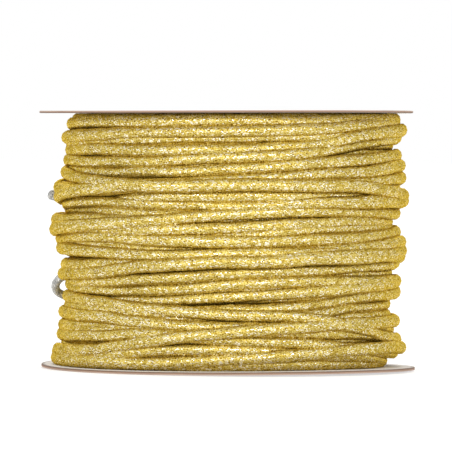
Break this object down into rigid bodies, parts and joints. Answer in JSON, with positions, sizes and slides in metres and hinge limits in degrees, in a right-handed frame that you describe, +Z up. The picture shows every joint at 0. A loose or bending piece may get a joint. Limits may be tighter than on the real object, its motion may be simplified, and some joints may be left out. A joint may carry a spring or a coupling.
{
  "type": "crinkle cord on a spool",
  "caption": "Metallic crinkle cord wound in crossing turns between two plain card discs, with a short loose end at one side.",
  "frame": {"origin": "on the surface that the spool stands on, under the lower disc, midway between the two discs' centres, which lie 1.2 mm apart", "axes": "+Z up along the spool's axis, -Y towards the viewer, +X to the viewer's right"},
  "size_m": [0.1012, 0.1, 0.0696],
  "materials": {
    "card": "plain matt paperboard with a brownish cut edge",
    "cord_gold": "gold metallic thread over a soft core, finely ribbed, with small sparkles",
    "cord_silver": "silver-grey thread, finely ribbed"
  },
  "bodies": {
    "root": {"flange_bottom": "card", "flange_top": "card", "winding": "cord_gold", "loose_end": "cord_silver"}
  },
  "joints": []
}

**Required work:** Copy the material above back out, exactly as written.

**Output of the task:**
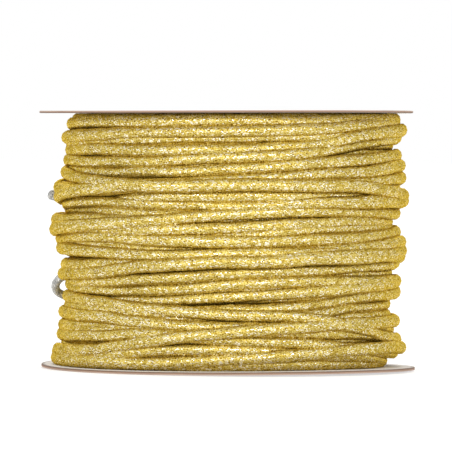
Break this object down into rigid bodies, parts and joints. Answer in JSON, with positions, sizes and slides in metres and hinge limits in degrees, in a right-handed frame that you describe, +Z up. The picture shows every joint at 0. A loose or bending piece may get a joint. Limits may be tighter than on the real object, its motion may be simplified, and some joints may be left out. A joint may carry a spring or a coupling.
{
  "type": "crinkle cord on a spool",
  "caption": "Metallic crinkle cord wound in crossing turns between two plain card discs, with a short loose end at one side.",
  "frame": {"origin": "on the surface that the spool stands on, under the lower disc, midway between the two discs' centres, which lie 1.2 mm apart", "axes": "+Z up along the spool's axis, -Y towards the viewer, +X to the viewer's right"},
  "size_m": [0.1012, 0.1, 0.0696],
  "materials": {
    "card": "plain matt paperboard with a brownish cut edge",
    "cord_gold": "gold metallic thread over a soft core, finely ribbed, with small sparkles",
    "cord_silver": "silver-grey thread, finely ribbed"
  },
  "bodies": {
    "root": {"flange_bottom": "card", "flange_top": "card", "winding": "cord_gold", "loose_end": "cord_silver"}
  },
  "joints": []
}